Critics of the Dutch auction say that it is susceptible to bidding rings and, without the proper assessment from well-established underwriters, the method is more exposed to bad-quality sellers.

Habits are Hard to Break

As the change in the need for private companies going public, so go the earnings.  Data according to noted IPO expert Jay Ritter shows that at the height of the Internet Bubble, from 1999-2000, the average gain generated from the first-day return from 856 IPOs were 64.5% with $66.63 billion left on the table.  From 2001-2011, the average first-day return from 1,093 IPOs were 11.8% and $32.67 billion left on the table.  As for IPO auctions, from 1999-2011, the average first-day return on WR Hambrecht’s 19 IPOs has been 14.1%.

Currently, the U.S. IPO market contains 75 IPOs having been filed, which is down 43.2% from last year. Proceeds are up 12.9% at $28 billion from last year and the average rate of return is 17.6%, according to Renaissance Capital.

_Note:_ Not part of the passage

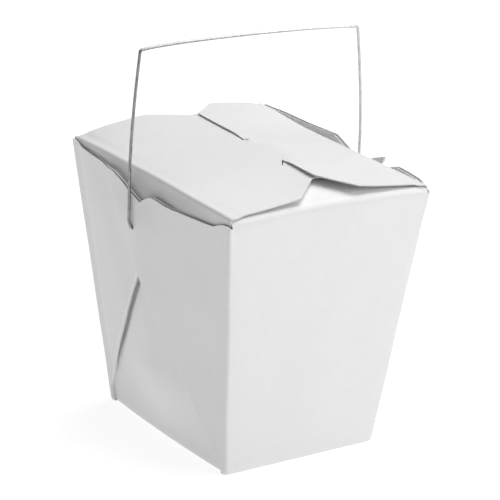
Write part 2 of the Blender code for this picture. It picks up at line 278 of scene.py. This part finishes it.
def board(name, outer, keep, creased, flipped=False):
    """A closed sheet of board one ply thick behind a grid of points on its outer face.

    creased is how near each point is to a fold, from 0 to 1, which the material reads.
    """
    outer = ripple(outer)
    normals = grid_normals(outer, keep) * (-1 if flipped else 1)
    inner = outer - PLY * normals
    rows, columns = outer.shape[:2]
    bm = bmesh.new()
    layer = bm.verts.layers.float.new("crease")
    used = {}

    def vert(side, i, j):
        key = (side, i, j)
        if key not in used:
            used[key] = bm.verts.new((inner if side else outer)[i, j] * MM)
            used[key][layer] = creased[i, j]
        return used[key]

    for i in range(rows - 1):
        for j in range(columns - 1):
            if not keep[i, j]:
                continue
            ring = [(i, j), (i + 1, j), (i + 1, j + 1), (i, j + 1)]
            if flipped:
                ring.reverse()
            bm.faces.new([vert(0, *p) for p in ring]).smooth = True
            bm.faces.new([vert(1, *p) for p in reversed(ring)]).smooth = True
            for p, q in zip(ring, ring[1:] + ring[:1]):
                low_i, low_j = min(p[0], q[0]), min(p[1], q[1])
                if p[0] == q[0]:
                    beyond = (i - 1 if low_i == i else i + 1, j)
                else:
                    beyond = (i, j - 1 if low_j == j and p[1] == j else j + 1)
                inside = 0 <= beyond[0] < rows - 1 and 0 <= beyond[1] < columns - 1
                if inside and keep[beyond]:
                    continue
                wall = bm.faces.new((vert(0, *q), vert(0, *p), vert(1, *p), vert(1, *q)))
                wall.material_index = 1
    for edge in bm.edges:
        if len({face.material_index for face in edge.link_faces}) > 1:
            edge.smooth = False
    mesh = bpy.data.meshes.new(name)
    bm.to_mesh(mesh)
    bm.free()
    obj = bpy.data.objects.new(name, mesh)
    bpy.context.scene.collection.objects.link(obj)
    for material in (BOARD, CUT_EDGE):
        mesh.materials.append(material)
    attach(obj, "carton")
    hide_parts("carton")
    return obj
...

Reasons as to the causes for the IPO debate range from various degrees of market efficiency to firm-specific behavioral factors.  Also, time sensitivity in regard to the long-term performance on whether or not (or how important of an issue) does the Internet bubble play has added to its complexity.  However, as the rate of businesses transitioning from private to public continue, so to does the need for further evaluation in the IPO process.